Has failing at something or quitting ever led to success for you? Walk us through that.
Years ago, Axel and his friends tried to imitate a successful business, but never worked out. From that and witnessing similar cases, we’ve learnt that the success of a business flows different from one person to another. We should look for what differentiates us and our strengths, and then build upon that, rather than imitate.
In your opinion, what are the top three things someone should consider before starting their own business?
1. Gain Resources: Apart from monetary resources, it is equally as important to have a broad knowledge of the world around you and not limited to your field of work.
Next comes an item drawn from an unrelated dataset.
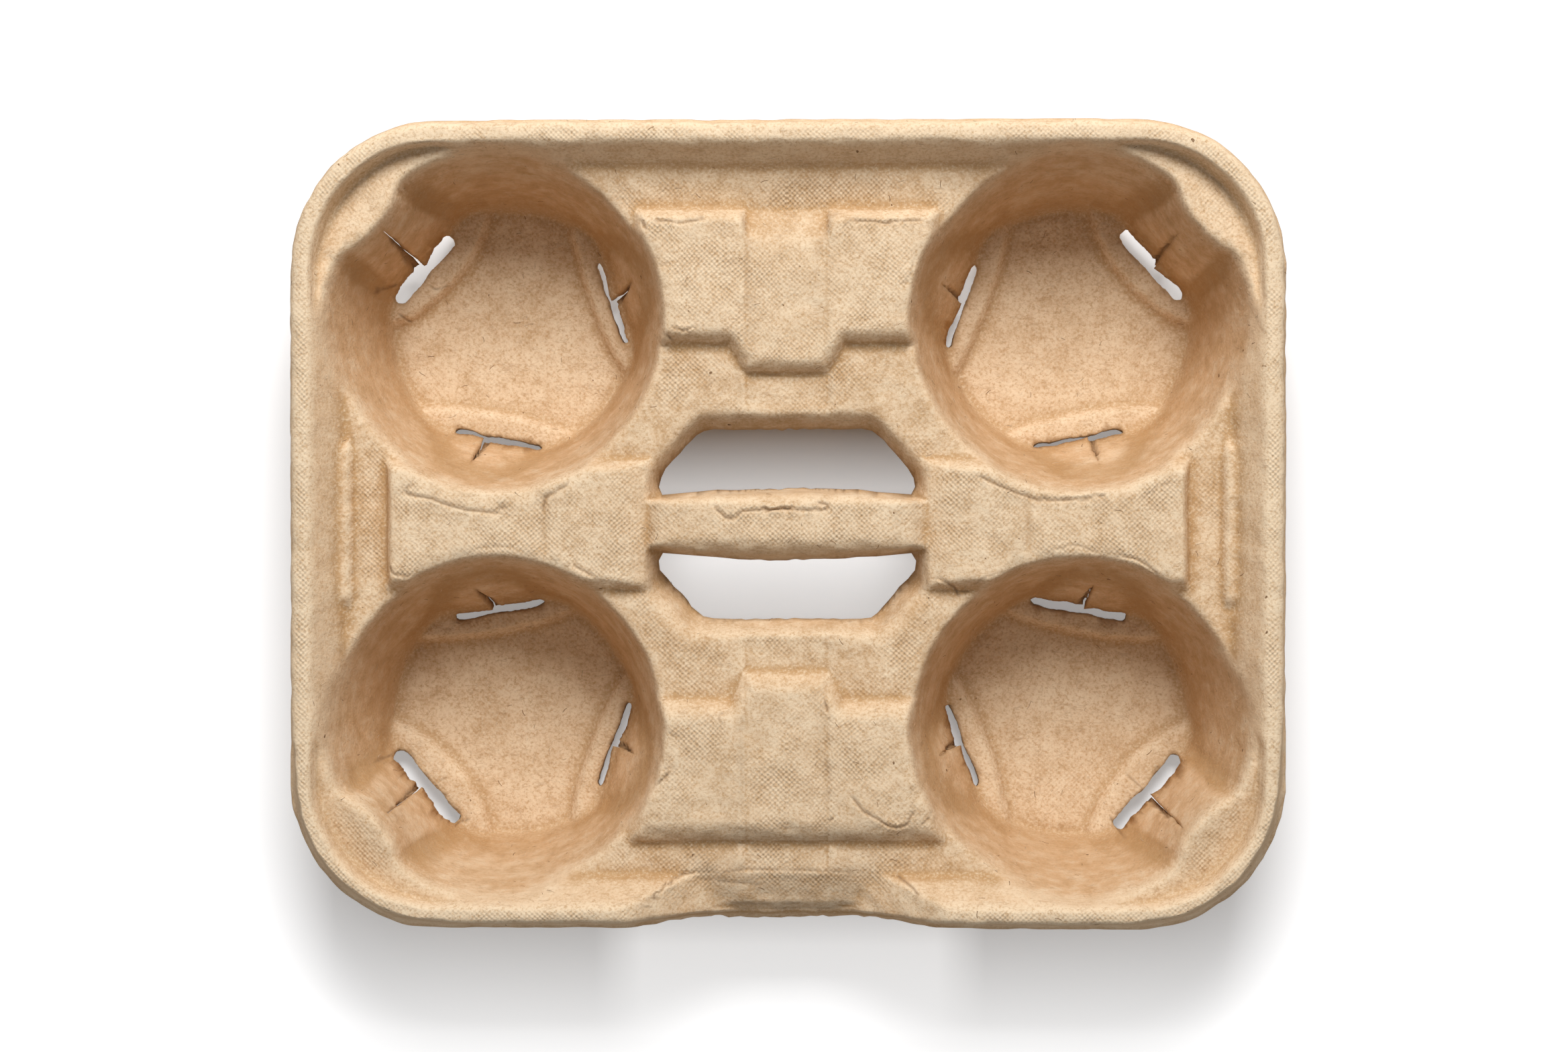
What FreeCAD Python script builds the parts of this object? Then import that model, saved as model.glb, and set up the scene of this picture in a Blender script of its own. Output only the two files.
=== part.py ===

2. Network: Like the saying goes, “you’re only going to be as good as the people you surround yourself with,” networking is a great way to develop yourself and broaden your point of view. Developing a good relationship with others is one of the most effective ways to market yourself as well.
3. Have a Vision: Having some sort of vision will help guide the direction of your business and the consecutive decisions you will make.
What’s the first app, website or thing you open/do in the morning?
We check our emails then shower – yes, we sometimes have our lazy days, but showering in the morning helps build our mood. Most mornings, we like to get our juice fix and basically strive to always start our day right.
What’s the hardest thing about being your own boss that isn’t obvious?
One of the hardest things about being our own boss has to be negotiating with clients directly. Dealing with a client face-to-face has its perks, but apart from developing great relationships with them it can sometimes be daunting when it comes to a client fiercely negotiating a quote without having made to feel intimidated or overpowering, because you grew a friendly relationship with the other its hard to say no. But its a process we’re learning along the way, to always offer the best for our clients but to also be firm with ourselves learning when to say no and sticking to the boundaries we set.